Il est cruel de songer qu’à l’instant de notre naissance il n’y avait aucune place de prévue pour nous sur terre, qu’il a fallu nous battre pour obtenir ce qui en tient lieu, et de nous entendre dire avant que nous disparaissions à tout jamais qu’on laissera une place vide dans le cœur de ceux qui nous survivent, une place que rien ne saurait combler. À quoi donc bon dieu aura-t-on servi ?


Lili joue jusqu’à la nuit à cache-cache avec son ombre. Je l’entends pleurer au fond du jardin.
– Mais la partie est finie, reviens, reviens.

mardi 2 février 2010

#14 – Cuisine interne

Après avoir déposé, sur la table de la cuisine, les 807 lettres publicitaires, avis d'huissiers et autres factures qui s'étaient accumulés durant son absence, il se jura de ne plus jamais rentrer à son domicile.

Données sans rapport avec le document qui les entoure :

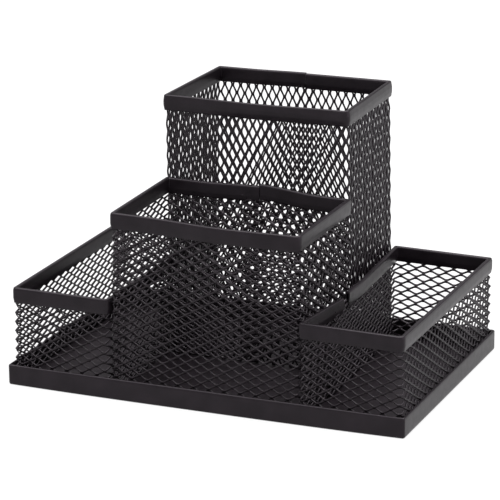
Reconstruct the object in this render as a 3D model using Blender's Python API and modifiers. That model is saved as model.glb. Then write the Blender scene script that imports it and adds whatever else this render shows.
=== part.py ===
"""Desk organizer of black coated steel mesh, made for Blender 4.5.

A pressed steel pan carries four open compartments: a low tray at each end, a middle
cup at the front and a tall cup behind it. Each compartment is one strip of expanded
steel mesh wrapped into a rounded rectangle, with a folded U-section rim pressed over
its top edge. The mesh is modelled as a plain closed band of its true outer size.

Units are metres and +Z is up. X runs to the right and -Y is the front. The origin is
the middle of the pan's underside.
"""

import math

import bmesh
import bpy

MM = 0.001

# Overall size
WIDTH = 153.0 * MM
DEPTH = 102.0 * MM
HEIGHT = 100.0 * MM

# Gap kept between pieces that touch
CLEARANCE = 0.3 * MM

# Pan: a flat floor with an upright lip, folded double along its top
PAN_SHEET = 0.6 * MM
PAN_LIP_HEIGHT = 7.6 * MM
PAN_LIP_THICKNESS = 1.1 * MM
PAN_CORNER_RADIUS = 2.6 * MM
PAN_EDGE_RADIUS = 0.5 * MM

# Rims: sheet folded over the mesh into an upside-down U
RIM_SHEET = 0.5 * MM
RIM_THICKNESS = 2.6 * MM
RIM_HEIGHT = 6.0 * MM
RIM_CORNER_RADIUS = 3.2 * MM
RIM_INSET = 1.4 * MM
RIM_JOINT_GAP = 0.35 * MM

# Mesh band: the thickness over the tilted strands
MESH_THICKNESS = 1.0 * MM

# Layout of the compartments, measured over their rims
TRAY_WIDTH = 39.0 * MM
TRAY_HEIGHT = 37.0 * MM
MIDDLE_HEIGHT = 68.4 * MM
CUP_SIDE_GAP = 0.4 * MM
MIDDLE_DEPTH = 51.2 * MM

# The right tray's inner wall is pushed in where the ends of its strip meet
BOW_AT_RIM = 4.0 * MM
BOW_AT_FLOOR = 1.5 * MM
BOWED_JOINT_FROM_FRONT = 35.0 * MM
BOWED_JOINT_GAP = 5.0 * MM

# Smoothness of the round parts
CORNER_STEPS = 6
FOLD_STEPS = 4

BLACK = (0.030, 0.030, 0.032, 1.0)
MESH_BLACK = (0.036, 0.035, 0.037, 1.0)


class Compartment:
    """A rounded rectangle in plan, given by its rim's outer faces."""

    def __init__(self, name, low, high, height, joint_side, joint=None, gap=RIM_JOINT_GAP, bow=(0.0, 0.0)):
        self.name = name
        self.low = low
        self.high = high
        self.height = height
        self.joint_side = joint_side
        self.gap = gap
        self.bow = bow
        along_x = joint_side == "back"
        middle = (low[0] + high[0]) / 2 if along_x else (low[1] + high[1]) / 2
        self.joint = middle if joint is None else joint


def layout():
    """The four compartments, front left to back."""
    left = -WIDTH / 2 + RIM_INSET
    right = WIDTH / 2 - RIM_INSET
    front = -DEPTH / 2 + RIM_INSET
    back = DEPTH / 2 - RIM_INSET
    mesh_inset = (RIM_THICKNESS - MESH_THICKNESS) / 2
    cup_left = left + TRAY_WIDTH + CUP_SIDE_GAP - mesh_inset
    cup_right = -cup_left
    middle_back = front + MIDDLE_DEPTH
    tall_front = middle_back + CUP_SIDE_GAP - mesh_inset
    return [
        Compartment("left_tray", (left, front), (left + TRAY_WIDTH, back), TRAY_HEIGHT, "right"),
        Compartment("middle_cup", (cup_left, front), (cup_right, middle_back), MIDDLE_HEIGHT, "back"),
        Compartment(
            "right_tray",
            (right - TRAY_WIDTH, front),
            (right, back),
            TRAY_HEIGHT,
            "left",
            joint=-DEPTH / 2 + BOWED_JOINT_FROM_FRONT,
            gap=BOWED_JOINT_GAP,
            bow=(BOW_AT_FLOOR, BOW_AT_RIM),
        ),
        Compartment("tall_cup", (cup_left, tall_front), (cup_right, back), HEIGHT, "back"),
    ]


def outline(compartment, inset, bow):
    """Points anticlockwise round a compartment, from one side of its joint to the other."""
    x0, y0 = (value + inset for value in compartment.low)
    x1, y1 = (value - inset for value in compartment.high)
    radius = RIM_CORNER_RADIUS - inset
    corners = [
        (x1 - radius, y1 - radius, 0),
        (x0 + radius, y1 - radius, 90),
        (x0 + radius, y0 + radius, 180),
        (x1 - radius, y0 + radius, 270),
    ]
    first = {"right": 0, "back": 1, "left": 2}[compartment.joint_side]
    points = []
    for cx, cy, start in corners[first:] + corners[:first]:
        for step in range(CORNER_STEPS + 1):
            angle = math.radians(start + 90 * step / CORNER_STEPS)
            points.append((cx + radius * math.cos(angle), cy + radius * math.sin(angle)))
    before = compartment.joint - compartment.gap / 2
    after = compartment.joint + compartment.gap / 2
    ends = {
        "right": [(x1, after), (x1, before)],
        "back": [(before, y1), (after, y1)],
        "left": [(x0 + bow, before), (x0 + bow, after)],
    }[compartment.joint_side]
    return [ends[0], *points, ends[1]]


def sweep(rows, closed):
    """An open sheet through rows of points that all have the same count."""
    mesh = bpy.data.meshes.new("sheet")
    bm = bmesh.new()
    grid = [[bm.verts.new(point) for point in row] for row in rows]
    count = len(rows[0])
    for lower, upper in zip(grid, grid[1:]):
        for i in range(count if closed else count - 1):
            j = (i + 1) % count
            bm.faces.new((lower[i], lower[j], upper[j], upper[i]))
    bm.to_mesh(mesh)
    bm.free()
    return mesh


def coat(name, colour, roughness):
    """Black powder coat on steel."""
    material = bpy.data.materials.new(name)
    material.use_nodes = True
    shader = material.node_tree.nodes["Principled BSDF"]
    shader.inputs["Base Color"].default_value = colour
    shader.inputs["Roughness"].default_value = roughness
    shader.inputs["Metallic"].default_value = 0.0
    return material


def add_object(name, mesh, material, collection):
    """A named object with its own material, in a collection."""
    mesh.name = name
    mesh.materials.append(material)
    piece = bpy.data.objects.new(name, mesh)
    collection.objects.link(piece)
    return piece


def thicken(piece, thickness):
    """Give a middle surface its sheet thickness, half on each side."""
    modifier = piece.modifiers.new("thickness", "SOLIDIFY")
    modifier.thickness = thickness
    modifier.offset = 0.0
    modifier.use_even_offset = True
    piece.data.shade_smooth()
    piece.data.set_sharp_from_angle(angle=math.radians(40))


def mesh_band(compartment, collection):
    """The wrapped mesh strip, as a plain band closed round the compartment."""
    inset = RIM_THICKNESS / 2
    bow_floor, bow_rim = compartment.bow
    levels = [
        (PAN_SHEET + CLEARANCE, bow_floor),
        (compartment.height - RIM_HEIGHT - CLEARANCE, bow_rim),
        (compartment.height - inset - 0.1 * MM, bow_rim),
    ]
    rows = [[(x, y, z) for x, y in outline(compartment, inset, bow)] for z, bow in levels]
    name = compartment.name + "_mesh"
    piece = add_object(name, sweep(rows, True), coat(name, MESH_BLACK, 0.42), collection)
    thicken(piece, MESH_THICKNESS)
    return piece


def fold_profile(height):
    """The U's middle surface, as (inset from the outer face, level), outside to inside."""
    half_sheet = RIM_SHEET / 2
    radius = RIM_THICKNESS / 2 - half_sheet
    centre = RIM_THICKNESS / 2
    bottom = height - RIM_HEIGHT
    profile = [(half_sheet, bottom)]
    for step in range(FOLD_STEPS + 1):
        angle = math.pi * (1 - step / FOLD_STEPS)
        profile.append((centre + radius * math.cos(angle), height - centre + radius * math.sin(angle)))
    profile.append((RIM_THICKNESS - half_sheet, bottom))
    return profile


def rim(compartment, collection):
    """The U-section strip bent round the compartment, cut where its ends meet."""
    bow = compartment.bow[1]
    rows = [
        [(x, y, z) for x, y in outline(compartment, inset, bow)]
        for inset, z in fold_profile(compartment.height)
    ]
    name = compartment.name + "_rim"
    piece = add_object(name, sweep(rows, False), coat(name, BLACK, 0.38), collection)
    thicken(piece, RIM_SHEET)
    return piece


def box(name, low, high, corner_radius, edge_radius, material, collection):
    """A box with rounded upright corners and a rounded bottom edge."""
    mesh = bpy.data.meshes.new(name)
    bm = bmesh.new()
    bmesh.ops.create_cube(bm, size=1.0)
    for vert in bm.verts:
        vert.co = [low[i] + (vert.co[i] + 0.5) * (high[i] - low[i]) for i in range(3)]
    upright = [e for e in bm.edges if abs(e.verts[0].co.z - e.verts[1].co.z) > 1e-6]
    bmesh.ops.bevel(bm, geom=upright, offset=corner_radius, segments=CORNER_STEPS, profile=0.5, affect="EDGES")
    bottom = [e for e in bm.edges if all(v.co.z < low[2] + 1e-6 for v in e.verts) and len(e.link_faces) == 2]
    bmesh.ops.bevel(bm, geom=bottom, offset=edge_radius, segments=2, profile=0.5, affect="EDGES")
    bm.to_mesh(mesh)
    bm.free()
    return add_object(name, mesh, material, collection)


def pan(collection, cutters):
    """The base: a box with a pocket that leaves the floor sheet and the lip."""
    half = (WIDTH / 2, DEPTH / 2)
    material = coat("base_pan", BLACK, 0.40)
    low = (-half[0], -half[1], 0.0)
    high = (half[0], half[1], PAN_LIP_HEIGHT)
    piece = box("base_pan", low, high, PAN_CORNER_RADIUS, PAN_EDGE_RADIUS, material, collection)
    inner_low = (-half[0] + PAN_LIP_THICKNESS, -half[1] + PAN_LIP_THICKNESS, PAN_SHEET)
    inner_high = (half[0] - PAN_LIP_THICKNESS, half[1] - PAN_LIP_THICKNESS, PAN_LIP_HEIGHT + 2 * MM)
    inner_radius = PAN_CORNER_RADIUS - PAN_LIP_THICKNESS
    pocket = box("pan_pocket", inner_low, inner_high, inner_radius, PAN_EDGE_RADIUS / 2, material, cutters)
    pocket.hide_render = True
    pocket.display_type = "WIRE"
    cut = piece.modifiers.new("pocket", "BOOLEAN")
    cut.operation = "DIFFERENCE"
    cut.object = pocket
    return piece


def clear_scene():
    for item in list(bpy.data.objects):
        bpy.data.objects.remove(item, do_unlink=True)


def new_collection(name):
    collection = bpy.data.collections.new(name)
    bpy.context.scene.collection.children.link(collection)
    return collection


def main():
    clear_scene()
    organizer = new_collection("desk_organizer")
    cutters = new_collection("cutters")
    pan(organizer, cutters)
    for compartment in layout():
        mesh_band(compartment, organizer)
        rim(compartment, organizer)


main()
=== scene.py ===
"""Looks of the desk organizer: black powder-coated steel, raised expanded mesh, folded rims.

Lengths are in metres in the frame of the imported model. X runs to the right, -Y is the
front and +Z is up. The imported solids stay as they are: every visible piece stands in
for one of them, and takes its place from that node's box.
"""

import math

import bpy
import numpy as np
from mathutils import Matrix, Vector


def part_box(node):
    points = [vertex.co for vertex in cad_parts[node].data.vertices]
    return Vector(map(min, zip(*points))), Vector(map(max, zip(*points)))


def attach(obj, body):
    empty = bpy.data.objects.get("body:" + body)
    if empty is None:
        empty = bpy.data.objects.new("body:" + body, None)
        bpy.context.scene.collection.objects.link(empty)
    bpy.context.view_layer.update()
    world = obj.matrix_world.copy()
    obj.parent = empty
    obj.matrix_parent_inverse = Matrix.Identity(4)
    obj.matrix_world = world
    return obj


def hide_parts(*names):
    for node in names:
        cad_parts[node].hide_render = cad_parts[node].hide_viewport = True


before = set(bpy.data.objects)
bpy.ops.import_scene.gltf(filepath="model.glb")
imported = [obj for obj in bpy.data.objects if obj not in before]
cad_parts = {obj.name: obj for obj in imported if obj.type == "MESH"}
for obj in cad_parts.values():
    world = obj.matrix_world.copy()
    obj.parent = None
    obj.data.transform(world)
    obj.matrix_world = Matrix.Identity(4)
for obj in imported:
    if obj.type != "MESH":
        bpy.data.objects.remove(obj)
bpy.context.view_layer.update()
MM = 0.001

# Camera, as angles round the organizer and a point near its middle
CAMERA_AZIMUTH = math.radians(22.805)
CAMERA_ELEVATION = math.radians(17.048)
CAMERA_ROLL = math.radians(-0.475)
CAMERA_DISTANCE = 0.99178
CAMERA_TARGET = Vector((0.0, 0.001, 0.045))
CAMERA_SLIDE = (-0.002315, -0.000249)
CAMERA_LENS = 195.30
CAMERA_SENSOR = 36.0

# Expanded mesh: how strands ease into bonds, where the sheet runs inside the rims, how it
# bulges below them, over what height its slip sets in, and how its ends lap
EASE_LENGTH = 0.3 * MM
EASE_LOSS = 0.16
MESH_INSET = 0.95 * MM
MESH_RADIUS = 1.3 * MM
MESH_BULGE = 0.35 * MM
MESH_BULGE_RISE = 5.0 * MM
MESH_SETTLE = 30.0 * MM
MESH_GAP_ABOVE_FLOOR = 0.12 * MM
MESH_GAP_BELOW_TOP = 1.2 * MM
LAP = 7.0 * MM
LAP_LIFT = 0.55 * MM
LAP_RAMP = 9.0 * MM

# Rims: sheet folded over the mesh, with tight corners and crimped lower edges
RIM_RADIUS = 1.2 * MM
RIM_FRONT_RADIUS = 2.4 * MM
INNER_RADIUS = 0.25 * MM
RIM_THICKNESS = 1.8 * MM
RIM_HEIGHT = 5.6 * MM
RIM_DROP = 0.4 * MM
RIM_SHEET = 0.5 * MM
RIM_CRIMP = 0.3 * MM
RIM_STEP = 2.5 * MM
RIM_SHARP = math.radians(50)
JOINT_GAP = 0.3 * MM
LIFT_REACH = 24.0 * MM

# Pan: floor sheet and hemmed lip, whose front bows out at the bottom
PAN_SHEET = 0.6 * MM
PAN_RADIUS = 1.0 * MM
PAN_HEM = 1.1 * MM
PAN_BOW = 1.1 * MM
PAN_BOW_REACH = 8.0 * MM
PAN_TAPER = 0.35 * MM
PAN_STEP = 4.0 * MM
PAN_SHARP = math.radians(40)
CORNER_STEPS = 12

# Dents: how far from the wall they act fully, and how far on they fade
DENT_DEPTH = 4.0 * MM
DENT_FADE = 8.0 * MM

# Powder coat: noise scales per metre, the bump's depth and how far the gloss wanders
DUST_SCALE = 140.0
GLOSS_SCALE = 420.0
PEEL_SCALE = 2600.0
PEEL_DEPTH = 0.04 * MM
GLOSS_LESS = 0.07
GLOSS_MORE = 0.09
SHEET_COAT = {
    "colour": (0.0054, 0.0042, 0.0052),
    "roughness": 0.32,
    "specular": 0.18,
    "grain": 0.35,
}
STRAND_COAT = {
    "colour": (0.0045, 0.0034, 0.0043),
    "roughness": 0.34,
    "specular": 0.25,
    "grain": 0.2,
}

# Studio: brightness of the surroundings before and behind the organizer, and by height
WORLD_FRONT = 11.0
WORLD_BACK = 5.5
WORLD_TURN = 0.6
WORLD_HEIGHTS = ((0.05, 0.14), (0.16, 0.04), (0.5, 0.045), (0.75, 0.55))
WORLD_LOWEST = 0.18
WORLD_HIGHEST = 0.6
WORLD_COLOUR = (1.0, 0.98, 1.0, 1.0)
WHITE = (1.0, 1.0, 1.0, 1.0)
PAPER_SIZE = 8.0
PAPER_DROP = 0.05 * MM
PAPER_GREY = 0.09
PAPER_GLOW = 0.8


def smooth(value):
    """Ease from 0 to 1."""
    value = np.clip(value, 0.0, 1.0)
    return value * value * (3.0 - 2.0 * value)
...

Souvent il se demandait pourquoi la vie lui pesait bien plus que l'infinie légèreté de l'être.


La dénonciation d'un sans papiers renforcerait-elle mon identité nationale ?

lundi 1 février 2010

#13 – Petite théorie de la relativité des compétences

Les « aires de mobilité professionnelle » communément admises font que les mannequins célèbres, une fois usés, se reconvertissent naturellement dans la chanson, le cinéma, la télévision ou l’humanitaire sans que personne n’y trouve à redire. Il est plus rare, en revanche, de les voir démarrer une seconde carrière au sein d’entreprises de propreté, de dératisation ou de terrassement. Certains ont tenté la littérature mais ont été définitivement dissuadés par la pénibilité du travail.


Si ce charpentier maladroit construisait ses toits comme ce chanteur nullissime interprète ses bluettes, les tuiles s’écrouleraient inévitablement. Il serait alors fort justement licencié pour faute. Le chanteur, lui, pourra toujours jouer dans une comédie musicale francophone à succès.


J’ai fait 807 petits métiers avant d’en arriver là dit la star de cinéma : elle a eu en effet 807 cachets d’une heure pour de la figuration.